Welcome to integration with circular functions

This stage explores areas on graphs of circular functions. It will draw on your understanding of integration as the reverse of differentiation, and of integration techniques like substitution.

Look for patterns and remember your circular function identities!

Dr Brian Brooks
Mathematics InSight

Find the shaded area under the graph \(y=\sin x\).

Graph of y = sin x showing shaded region from 0 to π

Please don't let your students use their calculators for any steps such as

putting the integral into the calculator
finding \(\cos 0\) or \(\cos \pi\)

Of course they may be able to do so in an exam, but if they do so now, they will learn nothing.

Since the differential of \(-\cos\) is \(\sin\), and since integration is the opposite of differentiation, it must be the case that the integral of sin is \(−\cos\). This means that

\[\begin{aligned}\text{area} &= \int_0^\pi \sin x \, \mathrm{d}x\end{aligned}\]

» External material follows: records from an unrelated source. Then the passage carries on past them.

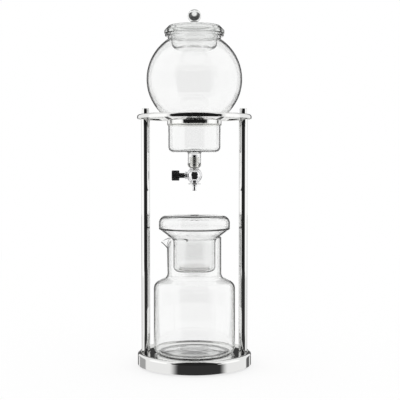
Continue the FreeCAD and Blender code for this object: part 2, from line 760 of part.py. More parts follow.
def make_nozzle():
    spigot_top = f"({valve_bottom} + nozzle_spigot)"
    flange_bottom = f"({nozzle_top} - nozzle_flange)"
    hub_bottom = f"({flange_bottom} - hub_height)"
    tip = f"({hub_bottom} - drip_length)"
    turned("nozzle", [
        ("drip_bore", tip),
        ("drip_tip_radius", tip, "drip_tip_height / 3"),
        ("drip_tip_radius", f"{tip} + drip_tip_height"),
        ("drip_radius", f"{tip} + 2 * drip_tip_height"),
        ("drip_radius", hub_bottom),
        ("hub_radius", hub_bottom, "rod_edge"),
        ("hub_radius", flange_bottom),
        ("nozzle_flange_radius", flange_bottom, "nozzle_flange / 3"),
        ("nozzle_flange_radius", nozzle_top, "nozzle_flange / 3"),
        ("nozzle_spigot_radius", nozzle_top),
        ("nozzle_spigot_radius", spigot_top),
        ("drip_bore", spigot_top),
    ])
    turned("nozzle_seal", [
        ("nozzle_spigot_radius + stem_clearance", nozzle_top),
        ("valve_end_radius - rod_edge", nozzle_top),
        ("valve_end_radius - rod_edge", valve_bottom),
        ("nozzle_spigot_radius + stem_clearance", valve_bottom),
    ])


# One level section of the spout: a V with a rounded tip towards minus X and a straight back.
def spout_sketch(body, height, reach, back):
    sketch = new_sketch(body, "XY_Plane", "0", height)
    tip = f"(carafe_neck_radius + {reach})"
    half_width = f"(({tip} - {back}) * spout_spread)"
    draw_outline(sketch, [
        (f"-{back}", half_width),
        (f"-{tip}", "0", "spout_tip_round"),
        (f"-{back}", f"-{half_width}"),
    ])
    return sketch


def add_spout_loft(body, kind, inset):
    root = f"({carafe_top} - spout_drop - spout_depth)"
    slope = "(spout_reach / spout_depth)"
    low = spout_sketch(body, root, f"(spout_nib - {inset})", "spout_back")
    high = spout_sketch(body, carafe_top, f"(spout_nib - {inset} + {slope} * (spout_drop + spout_depth))",
                        "spout_back")
    add_feature(body, kind, low, Sections=[high], Ruled=True)


# The carafe is turned, and its spout is drawn out of the neck as a V that widens upwards. A slanted
# cut gives the spout's lip its droop.
def make_carafe():
    foot = carafe_bottom
    shoulder_low = "(base_floor_height + carafe_body_height)"
    inner = "(carafe_radius - carafe_wall)"
    inner_neck = "(carafe_neck_radius - carafe_wall)"
    carafe = turned("carafe", [
        ("0", f"{foot} + punt_height"),
        ("punt_radius", f"{foot} + punt_height", "punt_round"),
        ("punt_foot_radius", foot, "punt_round"),
        ("carafe_radius", foot, "carafe_corner"),
        ("carafe_radius", shoulder_low, "carafe_shoulder_round"),
        ("carafe_neck_radius", carafe_shoulder, "carafe_neck_round"),
        ("carafe_neck_radius", carafe_top),
        ("0", carafe_top),
    ])
    add_spout_loft(carafe, "AdditiveLoft", "0")
    cut = new_sketch(carafe, "XZ_Plane")
    lip_start = "(carafe_neck_radius + spout_nib)"
    lip_fall = "(spout_drop / (spout_reach - spout_nib))"
    far = "(carafe_neck_radius + 3 * spout_reach)"
    draw_outline(cut, [
        (f"-{lip_start}", carafe_top),
        (f"-{far}", f"{carafe_top} - {lip_fall} * ({far} - {lip_start})"),
        (f"-{far}", f"{carafe_top} + spout_drop"),
        (f"-{lip_start}", f"{carafe_top} + spout_drop"),
    ])
    add_feature(carafe, "Pocket", cut, Length="4 * carafe_neck_radius", Midplane=True)
    turn_outline(carafe, "Groove", [
        ("0", f"{foot} + punt_height + carafe_wall"),
        ("punt_radius", f"{foot} + punt_height + carafe_wall", "punt_round"),
        ("punt_foot_radius", f"{foot} + carafe_wall", "punt_round"),
        (inner, f"{foot} + carafe_wall", "carafe_corner - carafe_wall"),
        (inner, f"{shoulder_low} - carafe_wall / 3", "carafe_shoulder_round - carafe_wall"),
        (inner_neck, f"{carafe_shoulder} - carafe_wall / 3", "carafe_neck_round + carafe_wall"),
        (inner_neck, carafe_top),
        ("0", carafe_top),
    ])
    add_spout_loft(carafe, "SubtractiveLoft", "carafe_wall * sqrt(1 + 1 / spout_spread ^ 2)")


# The chamber's flare rests on the inner edge of the carafe's rim, a small clearance off it.
def make_coffee_chamber():
    inner = "(chamber_radius - chamber_wall)"
    taper = "((filter_radius - filter_bottom_radius) / filter_height)"
    outlet = "(filter_bottom_radius + gasket_wall + 2 * stem_clearance)"
    inner_flare = f"({chamber_waist} + chamber_wall * {flare_slant})"
    wall_fall = f"(chamber_wall * {flare_slope})"
    turned("coffee_chamber", [
        (outlet, chamber_bottom),
        ("chamber_radius", chamber_bottom, "chamber_corner"),
        ("chamber_radius", chamber_waist, "chamber_waist_round"),
        ("chamber_top_radius", f"{chamber_top} - chamber_rim", "chamber_rim"),
        ("chamber_top_radius", chamber_top, "chamber_wall / 4"),
        ("chamber_top_radius - chamber_wall", chamber_top),
        ("chamber_top_radius - chamber_wall", f"{inner_flare} + chamber_flare_rise - {wall_fall}"),
        (inner, f"{inner_flare} - {wall_fall}", "chamber_waist_round - chamber_wall"),
        (inner, f"{chamber_bottom} + chamber_wall", "chamber_corner - chamber_wall"),
        (f"{outlet} + {taper} * chamber_wall", f"{chamber_bottom} + chamber_wall"),
    ])
    filter_top = f"({chamber_bottom} + filter_height)"
    turned("ceramic_filter", [
        ("0", chamber_bottom),
        ("filter_bottom_radius", chamber_bottom, "rod_edge"),
        ("filter_radius", filter_top, "rod_edge"),
        ("0", filter_top),
    ])
    lip = f"({chamber_bottom} + chamber_wall)"
    sleeve = "(filter_bottom_radius + stem_clearance)"
    turned("filter_gasket", [
        (sleeve, chamber_bottom),
        (f"{sleeve} + gasket_wall", chamber_bottom),
        (f"{sleeve} + gasket_wall + {taper} * chamber_wall", lip),
        (f"{sleeve} + gasket_lip", lip),
        (f"{sleeve} + gasket_lip", f"{lip} + gasket_wall / 2", "gasket_wall / 6"),
        (f"{sleeve} + {taper} * (chamber_wall + gasket_wall / 2)", f"{lip} + gasket_wall / 2"),
    ])


# The chamber's lid has a dimpled drip hole that leads the drops to the middle of the coffee.
def make_chamber_lid():
    foot = f"({chamber_top} + seat_clearance)"
    crown = f"({foot} + chamber_lid_crown)"
    shoulder = f"({crown} - chamber_lid_dome)"
    inner = "(chamber_top_radius - chamber_wall)"
    turned("chamber_lid", [
        (inner, foot, "chamber_wall / 3"),
        ("chamber_top_radius", foot, "chamber_wall / 3"),
        ("chamber_top_radius", shoulder, "chamber_lid_round"),
        ("drip_dimple_radius", crown, "glass_round"),
        ("drip_hole_radius", f"{crown} - drip_dimple_depth", "chamber_wall / 4"),
        ("drip_hole_radius", f"{crown} - drip_dimple_depth - chamber_wall", "chamber_wall / 4"),
        ("drip_dimple_radius", f"{crown} - chamber_wall", "glass_round - chamber_wall / 2"),
        (inner, f"{shoulder} - chamber_wall", "chamber_lid_round - chamber_wall"),
    ])


make_base_shell()
make_ballast_plate()
make_rubber_feet()
make_plate_screws()
make_rod_fixings()
make_rod("left", "-rod_offset")
make_rod("right", "rod_offset")
make_top_ring()
make_water_globe()
make_reservoir_lid()
make_silicone_stopper()
make_valve_body()
make_gland_and_needle()
make_knob()
make_nozzle()
make_carafe()
make_coffee_chamber()
make_chamber_lid()
doc.recompute()

# Every feature and piece has to be sound before anything is written.
for item in doc.Objects:
    if "Invalid" in item.State or "Error" in item.State:
        raise RuntimeError(f"{item.Name} failed: {item.State}")
pieces = [item for item in doc.Objects if item.TypeId == "PartDesign::Body"]
for piece in pieces:
    if piece.Shape.isNull() or not piece.Shape.isValid():
        raise RuntimeError(f"{piece.Label} has no sound shape")
for piece in pieces:
    piece.Shape.exportStep(f"parts/{piece.Label}.step")
print(f"{len(pieces)} pieces written")
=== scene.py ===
import bmesh
import bpy
import math
import numpy as np
from mathutils import Matrix, Vector


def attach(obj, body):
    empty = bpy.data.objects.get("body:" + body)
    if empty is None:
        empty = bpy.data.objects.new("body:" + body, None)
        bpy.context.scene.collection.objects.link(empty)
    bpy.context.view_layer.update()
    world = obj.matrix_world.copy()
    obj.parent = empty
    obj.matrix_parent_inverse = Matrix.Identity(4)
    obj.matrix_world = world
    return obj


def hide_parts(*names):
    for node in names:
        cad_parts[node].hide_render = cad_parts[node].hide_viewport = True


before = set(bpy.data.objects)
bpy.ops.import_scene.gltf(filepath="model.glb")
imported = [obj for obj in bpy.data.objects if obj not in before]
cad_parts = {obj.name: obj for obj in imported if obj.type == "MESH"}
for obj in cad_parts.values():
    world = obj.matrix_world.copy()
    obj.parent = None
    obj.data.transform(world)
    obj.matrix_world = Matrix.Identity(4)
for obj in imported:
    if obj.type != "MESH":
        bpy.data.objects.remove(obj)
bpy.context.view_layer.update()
scene = bpy.context.scene
print("frame loaded")

# The camera stands in front of the tower at the height of the globe's nipple, and looks slightly down.
# Lengths are in metres and angles in degrees, but the lens and the sensor are in millimetres.
cameraView = {
    "distance": 1.314,
    "height": 0.286,
    "lens": 84.24,
    "sensor": 36,
    "clipEnd": 50,
    "pitchDown": 2.34,
    "turnRight": 0.343,
}


def placeCamera(view):
    cameraData = bpy.data.cameras.new("towerCamera")
    cameraData.lens = view["lens"]
    cameraData.sensor_width = view["sensor"]
    cameraData.clip_end = view["clipEnd"]
    camera = bpy.data.objects.new("towerCamera", cameraData)
    tilt = Matrix.Rotation(math.radians(90 - view["pitchDown"]), 4, "X")
    turn = Matrix.Rotation(math.radians(-view["turnRight"]), 4, "Z")
    place = Matrix.Translation(Vector((0, -view["distance"], view["height"])))
    camera.matrix_world = place @ turn @ tilt
    scene.collection.objects.link(camera)
    scene.camera = camera


placeCamera(cameraView)
scene.view_settings.view_transform = "Standard"

# The room: a white surround, and a table with a faint glow of its own.
studioLight = {
    "surround": 1.0,
    "floorSize": 3.0,
    "floorColour": (0.3, 0.3, 0.3, 1),
    "floorLift": 0.7,
}


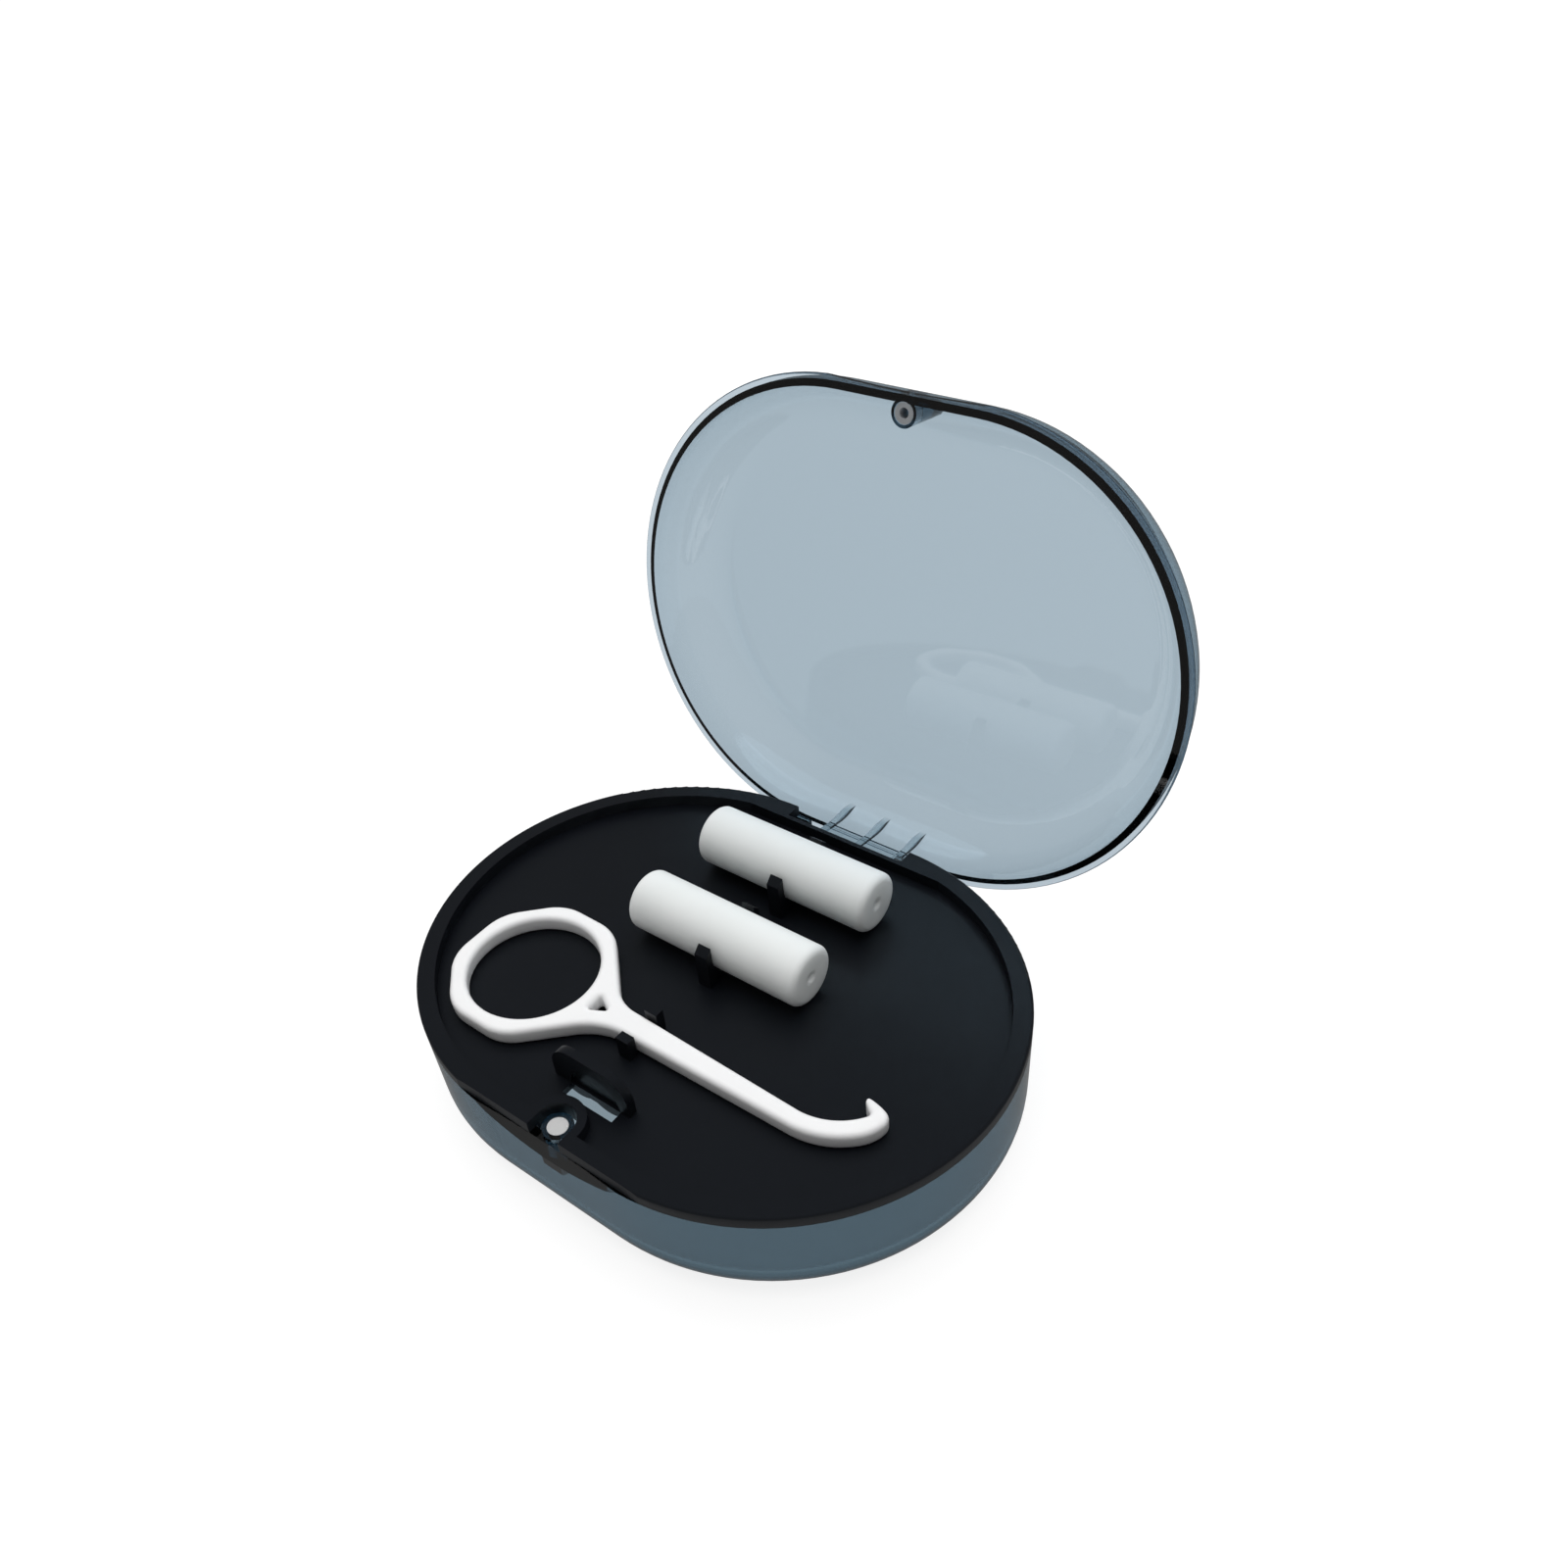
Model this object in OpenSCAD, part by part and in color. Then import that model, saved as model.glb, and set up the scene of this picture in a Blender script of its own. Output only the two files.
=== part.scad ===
// Flat oval case with a smoky see-through base and lid, a black tray, two white rollers and a white hook.
// X runs left to right, Y front to back and Z up. The origin is the centre of the base's underside.
// The lid stands open at lid_angle. Everything on it is drawn closed and then turned about the hinge.

/* [Case] */
// Length of the closed case, left to right
case_l = 95; // [92:0.5:104]
// Depth of the closed case, front to back
case_d = 73.2; // [71:0.2:77]
// Height of the tray's rim above the underside
base_h = 19; // [17:0.5:26]
// Height of the lid from its rim to its back
lid_h = 10.9; // [10.3:0.1:16]
// Wall of the base
wall = 1.8; // [1.5:0.1:2.1]
// Wall of the lid
lid_wall = 1; // [0.8:0.05:1.2]
// Rounding between the base's side and its underside
base_round = 6; // [4:0.5:8]
// Rounding between the lid's side and its back
lid_round = 9; // [7:0.5:9.5]
// Gap between the closed lid and the tray's rim
lid_gap = 0.3; // [0.2:0.05:0.6]
// How far the lid stands open from closed
lid_angle = 100; // [90:1:100]

/* [Rim] */
// Width of the flange round the outside of the lid's rim
flange_w = 0.85; // [0.7:0.05:1]
// Thickness of the flange
flange_t = 0.5; // [0.4:0.05:0.8]
// How far the thumb scoop reaches down the front wall
scoop_drop = 3.35; // [2:0.05:5]
// Depth of the thumb scoop at the rim
scoop_cut = 0.5; // [0.3:0.05:0.8]
// Radius of the scoop's curve seen from above
scoop_r = 210; // [160:10:300]

/* [Hinge] */
// Distance of the hinge axis in from the back of the case
hinge_in = 1.43; // [1.2:0.01:1.7]
// Distance of the hinge axis below the tray's rim
hinge_drop = 4.8; // [4.6:0.05:5.2]
// Width of the lid's tongue and barrel
tongue_w = 16; // [12:0.5:17]
// Width of each knuckle on the base
knuckle_w = 4; // [3:0.25:5]
// Radius of the barrel and the knuckles
barrel_r = 1.8; // [1.6:0.05:1.85]
// Radius of the two hinge pins
pin_r = 0.75; // [0.5:0.05:0.9]
// Length of each pin
pin_l = 7.5; // [6:0.25:8.5]
// Radial clearance of a pin in the lid's barrel
pin_clear = 0.05; // [0.02:0.01:0.1]
// Gap between the tongue and what stands beside and under it
tongue_gap = 0.4; // [0.3:0.05:0.6]
// Thickness of each of the three ribs on the tongue
rib_t = 1.1; // [0.8:0.1:1.5]
// Distance between the ribs
rib_pitch = 7; // [5:0.25:7]
// Height of the ribs above the lid's back wall
rib_h = 1.2; // [0.8:0.1:1.4]
// Length over which each rib rises to its full height from the rim
rib_slope = 3.5; // [2.5:0.25:4]

/* [Magnets] */
// Diameter of both magnets
magnet_d = 3; // [2:0.1:3.2]
// Thickness of both magnets
magnet_t = 2; // [1:0.1:3]
// Hole in the lid's ring magnet
magnet_hole = 1.4; // [0.8:0.1:1.6]
// Distance of the magnets in from the front of the case
magnet_in = 3.2; // [3:0.1:3.8]
// Wall round the magnet in the base's boss
magnet_wall = 0.75; // [0.6:0.05:0.9]
// Wall round the magnet in the lid's post
post_wall = 0.45; // [0.4:0.05:0.7]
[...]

\[\begin{aligned}\phantom{\text{area}} &= \Big[-\cos x\Big]_0^\pi\end{aligned}\]

\[\begin{aligned}\phantom{\text{area}} &= -\cos\pi - (-\cos 0)\end{aligned}\]

\[\begin{aligned}\phantom{\text{area}} &= 1 + 1 = 2\end{aligned}\]

No calculators!

Find the shaded area under the graph \(y=\cos x\).

Graph of y = cos x showing shaded region from -π/2 to π/2

\[\begin{aligned}\text{area} &= \int_{-\frac{\pi}{2}}^{\frac{\pi}{2}} \cos x \, \mathrm{d}x\end{aligned}\]

\[\begin{aligned}\phantom{\text{area}} &= \Big[\sin x\Big]_{-\frac{\pi}{2}}^{\frac{\pi}{2}}\end{aligned}\]

\[\begin{aligned}\phantom{\text{area}} &= \sin \frac{\pi}{2} - \sin\left(-\frac{\pi}{2}\right)\end{aligned}\]

\[\begin{aligned}\phantom{\text{area}} &= 1 + 1 = 2\end{aligned}\]

Before we try to integrate \(\tan x\), find \(\dfrac{\mathrm{d}}{\mathrm{d}x} \ln|\cos x|\)

Integrating \(\tan x\) needs integration by substitution, with which your students may not yet be familiar. However, they will surely know the chain rule, so if necessary, this page will provide a fix for this.

\[y = \ln|\cos x| \qquad u = \cos x\qquad\qquad y= \ln|u|\]

\[\frac{\mathrm{d}u}{\mathrm{d}x} = -\sin x\qquad \frac{\mathrm{d}y}{\mathrm{d}u} = \frac{1}{u} = \frac{1}{\cos x}\]

\[\begin{aligned}\frac{\mathrm{d}y}{\mathrm{d}x} &= \frac{\mathrm{d}y}{\mathrm{d}u} \times \frac{\mathrm{d}u}{\mathrm{d}x}\end{aligned}\]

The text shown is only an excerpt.